# PROBLEM DESCRIPTION:
Will you quote all of the entries, word for word?

━━━━

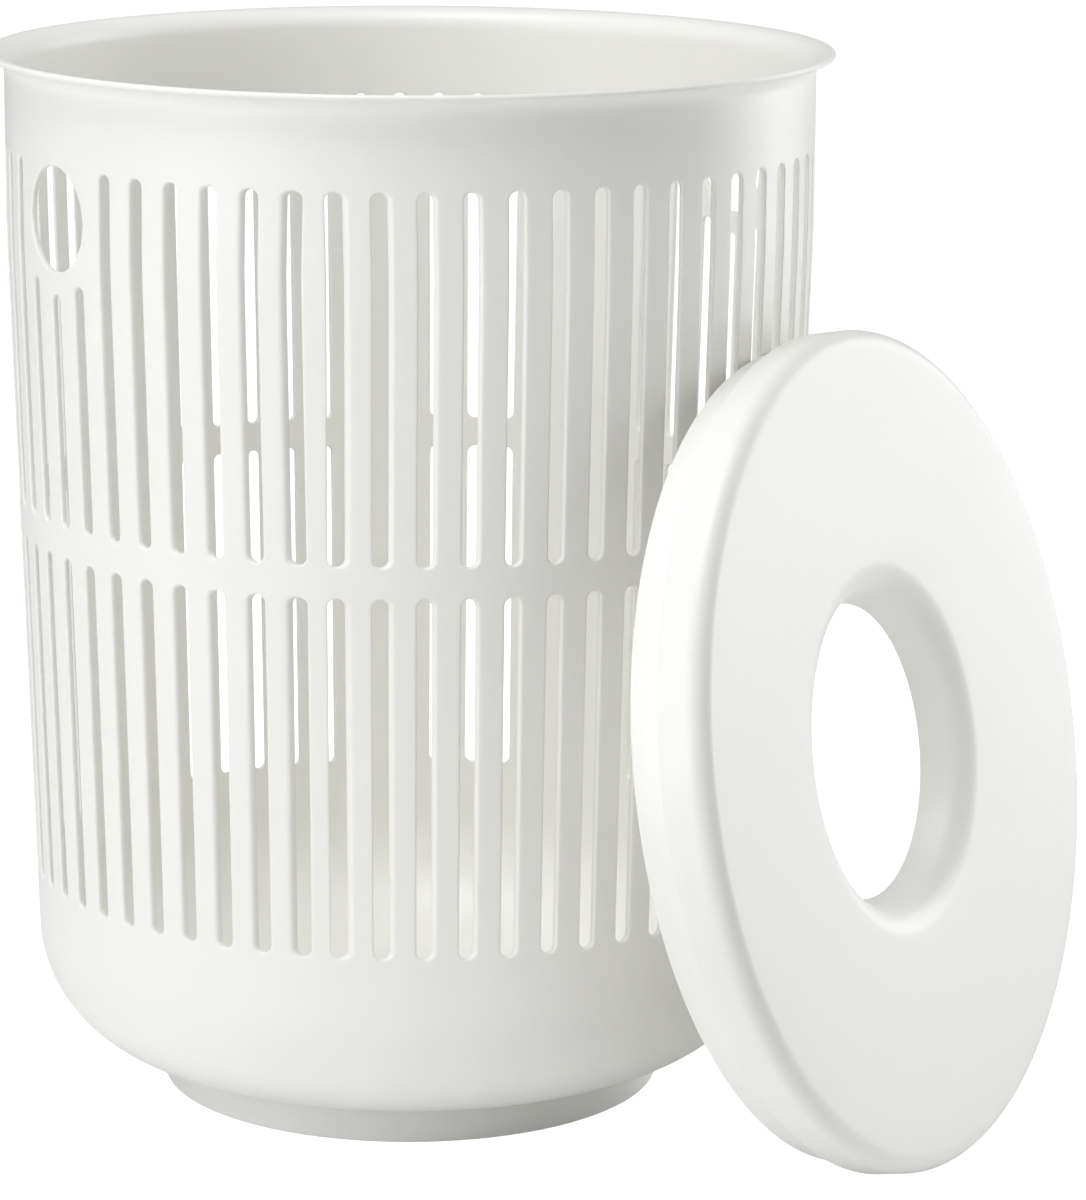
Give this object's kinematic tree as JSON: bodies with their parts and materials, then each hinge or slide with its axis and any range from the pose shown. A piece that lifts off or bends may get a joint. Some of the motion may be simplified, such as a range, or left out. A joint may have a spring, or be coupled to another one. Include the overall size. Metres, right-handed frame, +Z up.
{
  "type": "laundry hamper with lid",
  "caption": "Round slotted plastic laundry basket on a foot ring, with two hand holes, and a loose round lid with a finger hole leaning on its side.",
  "frame": {"origin": "centre of the basket's foot ring, on the floor", "axes": "+Z up along the basket's axis; +X and -X towards the two hand holes; the lid leans on the side towards +X and -Y"},
  "size_m": [0.49, 0.5255, 0.5],
  "materials": {
    "basket_plastic": "satin, injection moulded, off-white",
    "lid_plastic": "satin, injection moulded, off-white"
  },
  "bodies": {
    "hamper": {"basket": "basket_plastic"},
    "lid": {"lid": "lid_plastic"}
  },
  "joints": [
    {"name": "lift_off", "type": "slide", "parent": "hamper", "child": "lid", "axis": [0.4486, -0.8729, 0.192], "range_m": [0, 0.25]}
  ]
}
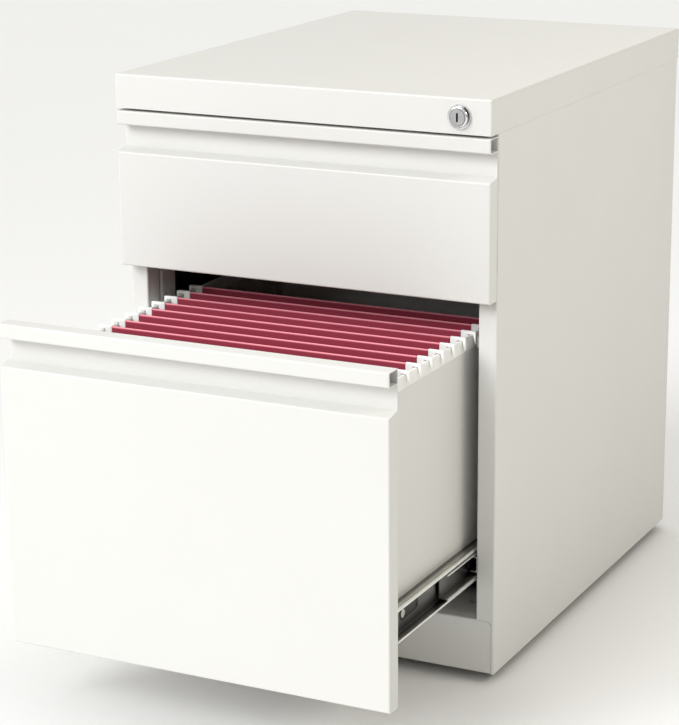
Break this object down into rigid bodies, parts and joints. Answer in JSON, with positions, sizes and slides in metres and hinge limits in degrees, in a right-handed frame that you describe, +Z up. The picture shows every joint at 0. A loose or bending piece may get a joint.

━━━━

# EXERCISE RESULT:
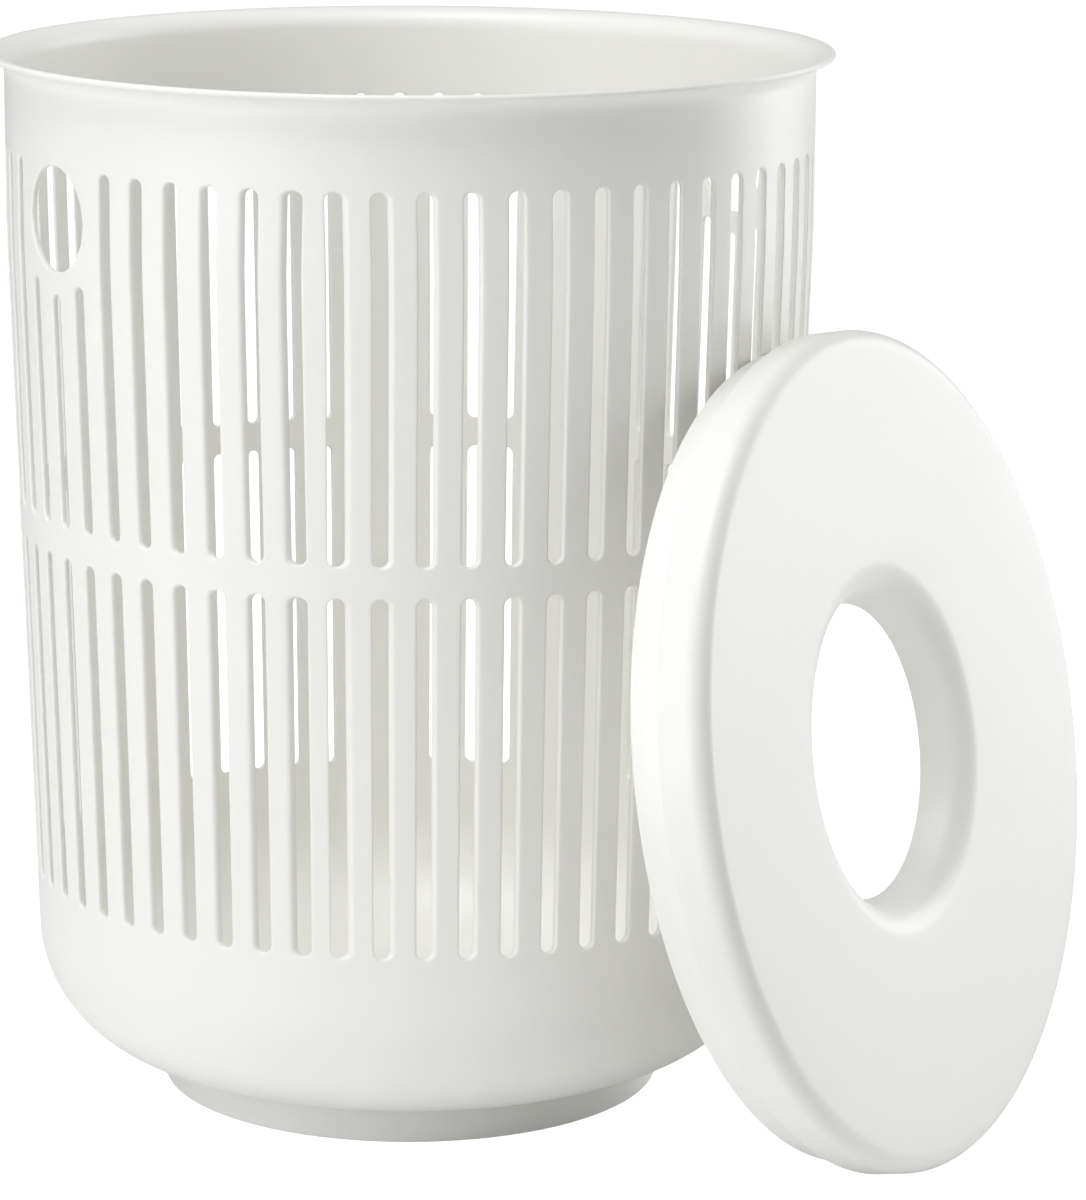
Give this object's kinematic tree as JSON: bodies with their parts and materials, then each hinge or slide with its axis and any range from the pose shown. A piece that lifts off or bends may get a joint. Some of the motion may be simplified, such as a range, or left out. A joint may have a spring, or be coupled to another one. Include the overall size. Metres, right-handed frame, +Z up.
{
  "type": "laundry hamper with lid",
  "caption": "Round slotted plastic laundry basket on a foot ring, with two hand holes, and a loose round lid with a finger hole leaning on its side.",
  "frame": {"origin": "centre of the basket's foot ring, on the floor", "axes": "+Z up along the basket's axis; +X and -X towards the two hand holes; the lid leans on the side towards +X and -Y"},
  "size_m": [0.49, 0.5255, 0.5],
  "materials": {
    "basket_plastic": "satin, injection moulded, off-white",
    "lid_plastic": "satin, injection moulded, off-white"
  },
  "bodies": {
    "hamper": {"basket": "basket_plastic"},
    "lid": {"lid": "lid_plastic"}
  },
  "joints": [
    {"name": "lift_off", "type": "slide", "parent": "hamper", "child": "lid", "axis": [0.4486, -0.8729, 0.192], "range_m": [0, 0.25]}
  ]
}
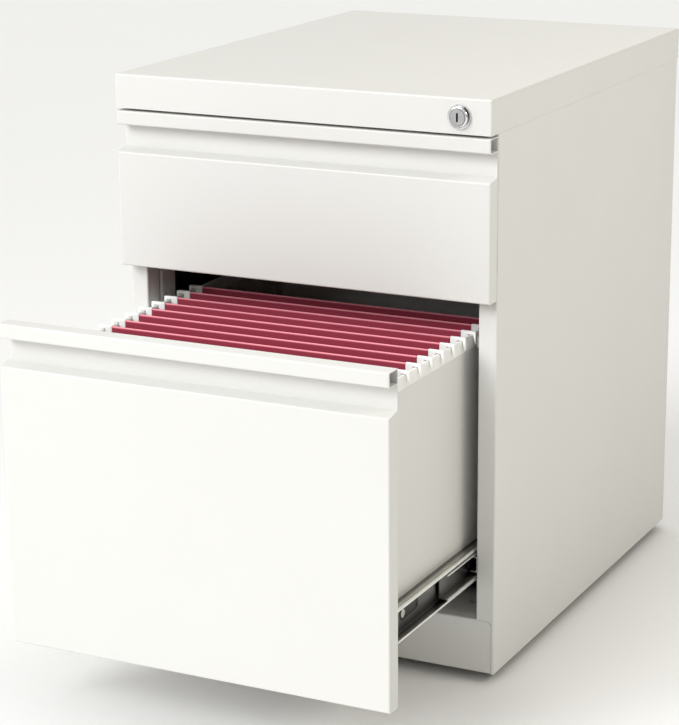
Break this object down into rigid bodies, parts and joints. Answer in JSON, with positions, sizes and slides in metres and hinge limits in degrees, in a right-handed frame that you describe, +Z up. The picture shows every joint at 0. A loose or bending piece may get a joint.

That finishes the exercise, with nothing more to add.